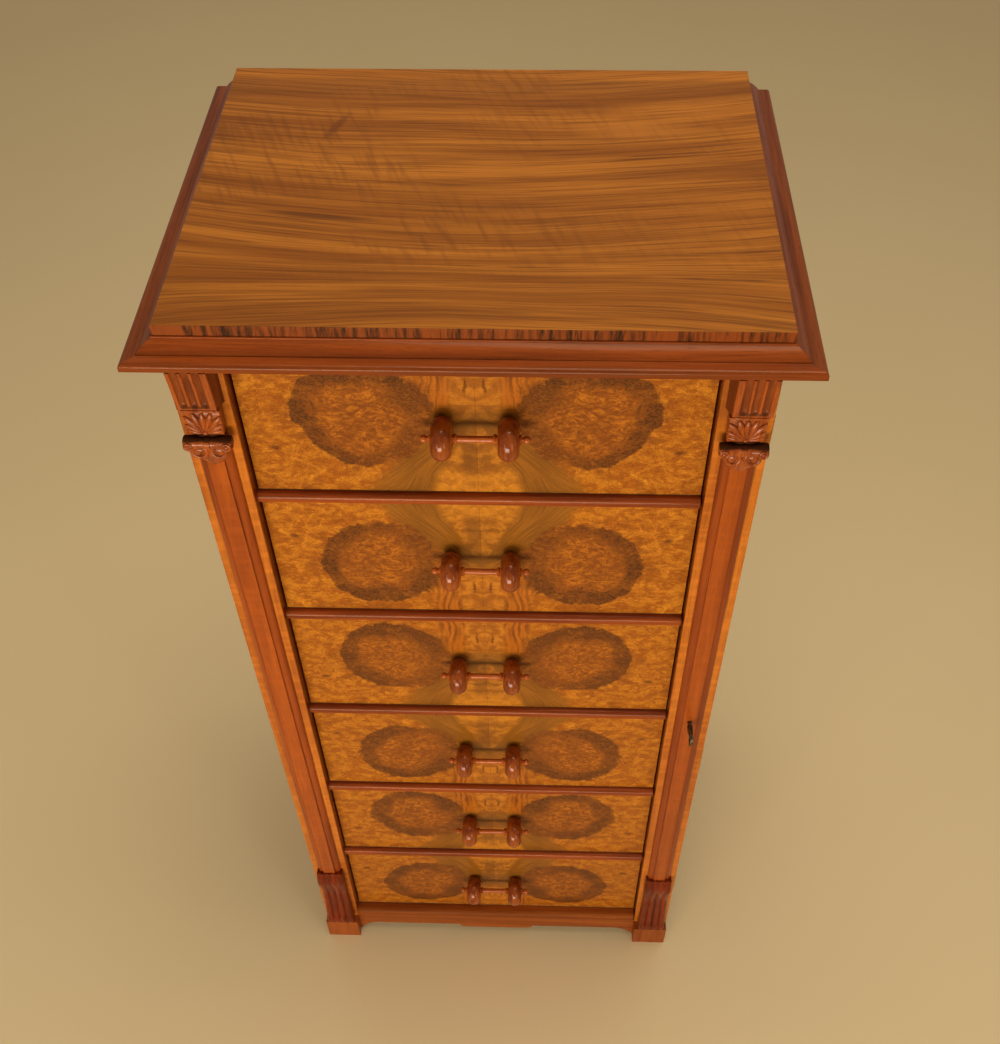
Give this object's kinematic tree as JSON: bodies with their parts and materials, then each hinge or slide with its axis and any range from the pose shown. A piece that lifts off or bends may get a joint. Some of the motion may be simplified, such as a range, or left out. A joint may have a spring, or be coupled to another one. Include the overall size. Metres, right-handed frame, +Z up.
{
  "type": "wellington chest",
  "caption": "Tall narrow chest of equal drawers between pilastered stiles; the right stile is a hinged, keyed door, under a moulded overhanging top.",
  "frame": {"origin": "on the floor, under the middle of the bounding box", "axes": "+X to the chest's right as seen from the front, +Y to its back, +Z up"},
  "size_m": [0.585, 0.4614, 1.2095],
  "materials": {
    "figured_walnut": "french polished straight-grained walnut",
    "moulding_walnut": "polished red-brown walnut",
    "bead_walnut": "polished dark red-brown walnut",
    "burr_walnut": "french polished burr walnut veneer",
    "stile_walnut": "polished walnut",
    "pilaster_walnut": "polished red walnut",
    "carved_walnut": "polished carved walnut",
    "turned_walnut": "gloss turned walnut",
    "carcase_walnut": "polished walnut",
    "drawer_lining": "bare waxed hardwood",
    "carcase_pine": "bare softwood",
    "brass": "aged brass",
    "key_steel": "darkened steel"
  },
  "bodies": {
    "carcase": {"side_left": "carcase_walnut", "side_right": "carcase_walnut", "back_boards": "carcase_pine", "front_posts": "carcase_pine", "feet": "carved_walnut", "divider_rails": "carcase_pine", "rail_beads": "bead_walnut", "base_bead": "carcase_walnut", "apron": "carcase_walnut", "dust_boards": "carcase_pine", "drawer_runners": "carcase_pine", "drawer_stops": "carcase_pine", "top_board": "carcase_pine", "top_moulding_front": "moulding_walnut", "top_moulding_sides": "moulding_walnut", "top_slab": "figured_walnut", "stile_left": "stile_walnut", "pilaster_left": "pilaster_walnut", "corbel_left": "carved_walnut", "block_left": "carved_walnut", "hinges_fixed": "brass", "lock_strike": "brass"},
    "drawer_1": {"drawer_1_front": "burr_walnut", "drawer_1_sides": "drawer_lining", "drawer_1_rear": "drawer_lining", "drawer_1_bottom": "drawer_lining", "drawer_1_handle": "turned_walnut"},
    "drawer_2": {"drawer_2_front": "burr_walnut", "drawer_2_sides": "drawer_lining", "drawer_2_rear": "drawer_lining", "drawer_2_bottom": "drawer_lining", "drawer_2_handle": "turned_walnut"},
    "drawer_3": {"drawer_3_front": "burr_walnut", "drawer_3_sides": "drawer_lining", "drawer_3_rear": "drawer_lining", "drawer_3_bottom": "drawer_lining", "drawer_3_handle": "turned_walnut"},
    "drawer_4": {"drawer_4_front": "burr_walnut", "drawer_4_sides": "drawer_lining", "drawer_4_rear": "drawer_lining", "drawer_4_bottom": "drawer_lining", "drawer_4_handle": "turned_walnut"},
    "drawer_5": {"drawer_5_front": "burr_walnut", "drawer_5_sides": "drawer_lining", "drawer_5_rear": "drawer_lining", "drawer_5_bottom": "drawer_lining", "drawer_5_handle": "turned_walnut"},
    "drawer_6": {"drawer_6_front": "burr_walnut", "drawer_6_sides": "drawer_lining", "drawer_6_rear": "drawer_lining", "drawer_6_bottom": "drawer_lining", "drawer_6_handle": "turned_walnut"},
    "locking_stile": {"stile_right": "stile_walnut", "pilaster_right": "pilaster_walnut", "corbel_right": "carved_walnut", "block_right": "carved_walnut", "hinges_moving": "brass", "lock_case": "brass"},
    "key": {"key": "key_steel"},
    "bolt": {"lock_bolt": "brass"}
  },
  "joints": [
    {"name": "drawer_1_slide", "type": "slide", "parent": "carcase", "child": "drawer_1", "axis": [0, -1, 0], "range_m": [0, 0.27]},
    {"name": "drawer_2_slide", "type": "slide", "parent": "carcase", "child": "drawer_2", "axis": [0, -1, 0], "range_m": [0, 0.27]},
    {"name": "drawer_3_slide", "type": "slide", "parent": "carcase", "child": "drawer_3", "axis": [0, -1, 0], "range_m": [0, 0.27]},
    {"name": "drawer_4_slide", "type": "slide", "parent": "carcase", "child": "drawer_4", "axis": [0, -1, 0], "range_m": [0, 0.27]},
    {"name": "drawer_5_slide", "type": "slide", "parent": "carcase", "child": "drawer_5", "axis": [0, -1, 0], "range_m": [0, 0.27]},
    {"name": "drawer_6_slide", "type": "slide", "parent": "carcase", "child": "drawer_6", "axis": [0, -1, 0], "range_m": [0, 0.27]},
    {"name": "stile_hinge", "type": "hinge", "parent": "carcase", "child": "locking_stile", "pos_m": [0.2634, -0.171, 0.0495], "axis": [0, 0, 1], "range_deg": [0, 170]},
    {"name": "key_turn", "type": "hinge", "parent": "locking_stile", "child": "key", "pos_m": [0.23575, -0.19325, 0.637], "axis": [0, 1, 0], "range_deg": [0, 360]},
    {"name": "bolt_slide", "type": "slide", "parent": "locking_stile", "child": "bolt", "axis": [-1, 0, 0], "range_m": [0, 0.008]}
  ],
  "couplings": [
    {"joint": "bolt_slide", "follows": "key_turn", "m_per_rad": 0.0012732}
  ]
}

§ **TASK DESCRIPTION**
Write out the listing once more, matching it exactly.

§ **OUTPUT FOR THIS TASK**
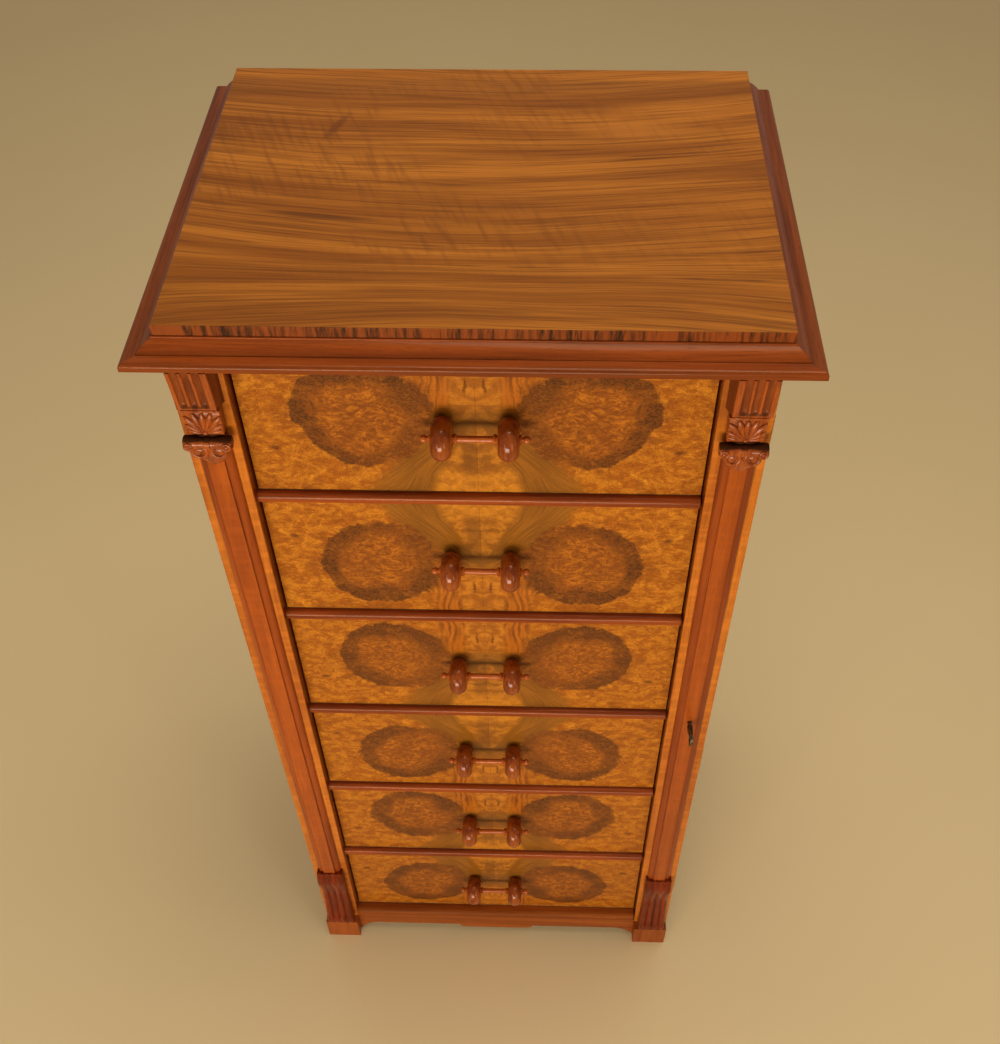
Give this object's kinematic tree as JSON: bodies with their parts and materials, then each hinge or slide with its axis and any range from the pose shown. A piece that lifts off or bends may get a joint. Some of the motion may be simplified, such as a range, or left out. A joint may have a spring, or be coupled to another one. Include the overall size. Metres, right-handed frame, +Z up.
{
  "type": "wellington chest",
  "caption": "Tall narrow chest of equal drawers between pilastered stiles; the right stile is a hinged, keyed door, under a moulded overhanging top.",
  "frame": {"origin": "on the floor, under the middle of the bounding box", "axes": "+X to the chest's right as seen from the front, +Y to its back, +Z up"},
  "size_m": [0.585, 0.4614, 1.2095],
  "materials": {
    "figured_walnut": "french polished straight-grained walnut",
    "moulding_walnut": "polished red-brown walnut",
    "bead_walnut": "polished dark red-brown walnut",
    "burr_walnut": "french polished burr walnut veneer",
    "stile_walnut": "polished walnut",
    "pilaster_walnut": "polished red walnut",
    "carved_walnut": "polished carved walnut",
    "turned_walnut": "gloss turned walnut",
    "carcase_walnut": "polished walnut",
    "drawer_lining": "bare waxed hardwood",
    "carcase_pine": "bare softwood",
    "brass": "aged brass",
    "key_steel": "darkened steel"
  },
  "bodies": {
    "carcase": {"side_left": "carcase_walnut", "side_right": "carcase_walnut", "back_boards": "carcase_pine", "front_posts": "carcase_pine", "feet": "carved_walnut", "divider_rails": "carcase_pine", "rail_beads": "bead_walnut", "base_bead": "carcase_walnut", "apron": "carcase_walnut", "dust_boards": "carcase_pine", "drawer_runners": "carcase_pine", "drawer_stops": "carcase_pine", "top_board": "carcase_pine", "top_moulding_front": "moulding_walnut", "top_moulding_sides": "moulding_walnut", "top_slab": "figured_walnut", "stile_left": "stile_walnut", "pilaster_left": "pilaster_walnut", "corbel_left": "carved_walnut", "block_left": "carved_walnut", "hinges_fixed": "brass", "lock_strike": "brass"},
    "drawer_1": {"drawer_1_front": "burr_walnut", "drawer_1_sides": "drawer_lining", "drawer_1_rear": "drawer_lining", "drawer_1_bottom": "drawer_lining", "drawer_1_handle": "turned_walnut"},
    "drawer_2": {"drawer_2_front": "burr_walnut", "drawer_2_sides": "drawer_lining", "drawer_2_rear": "drawer_lining", "drawer_2_bottom": "drawer_lining", "drawer_2_handle": "turned_walnut"},
    "drawer_3": {"drawer_3_front": "burr_walnut", "drawer_3_sides": "drawer_lining", "drawer_3_rear": "drawer_lining", "drawer_3_bottom": "drawer_lining", "drawer_3_handle": "turned_walnut"},
    "drawer_4": {"drawer_4_front": "burr_walnut", "drawer_4_sides": "drawer_lining", "drawer_4_rear": "drawer_lining", "drawer_4_bottom": "drawer_lining", "drawer_4_handle": "turned_walnut"},
    "drawer_5": {"drawer_5_front": "burr_walnut", "drawer_5_sides": "drawer_lining", "drawer_5_rear": "drawer_lining", "drawer_5_bottom": "drawer_lining", "drawer_5_handle": "turned_walnut"},
    "drawer_6": {"drawer_6_front": "burr_walnut", "drawer_6_sides": "drawer_lining", "drawer_6_rear": "drawer_lining", "drawer_6_bottom": "drawer_lining", "drawer_6_handle": "turned_walnut"},
    "locking_stile": {"stile_right": "stile_walnut", "pilaster_right": "pilaster_walnut", "corbel_right": "carved_walnut", "block_right": "carved_walnut", "hinges_moving": "brass", "lock_case": "brass"},
    "key": {"key": "key_steel"},
    "bolt": {"lock_bolt": "brass"}
  },
  "joints": [
    {"name": "drawer_1_slide", "type": "slide", "parent": "carcase", "child": "drawer_1", "axis": [0, -1, 0], "range_m": [0, 0.27]},
    {"name": "drawer_2_slide", "type": "slide", "parent": "carcase", "child": "drawer_2", "axis": [0, -1, 0], "range_m": [0, 0.27]},
    {"name": "drawer_3_slide", "type": "slide", "parent": "carcase", "child": "drawer_3", "axis": [0, -1, 0], "range_m": [0, 0.27]},
    {"name": "drawer_4_slide", "type": "slide", "parent": "carcase", "child": "drawer_4", "axis": [0, -1, 0], "range_m": [0, 0.27]},
    {"name": "drawer_5_slide", "type": "slide", "parent": "carcase", "child": "drawer_5", "axis": [0, -1, 0], "range_m": [0, 0.27]},
    {"name": "drawer_6_slide", "type": "slide", "parent": "carcase", "child": "drawer_6", "axis": [0, -1, 0], "range_m": [0, 0.27]},
    {"name": "stile_hinge", "type": "hinge", "parent": "carcase", "child": "locking_stile", "pos_m": [0.2634, -0.171, 0.0495], "axis": [0, 0, 1], "range_deg": [0, 170]},
    {"name": "key_turn", "type": "hinge", "parent": "locking_stile", "child": "key", "pos_m": [0.23575, -0.19325, 0.637], "axis": [0, 1, 0], "range_deg": [0, 360]},
    {"name": "bolt_slide", "type": "slide", "parent": "locking_stile", "child": "bolt", "axis": [-1, 0, 0], "range_m": [0, 0.008]}
  ],
  "couplings": [
    {"joint": "bolt_slide", "follows": "key_turn", "m_per_rad": 0.0012732}
  ]
}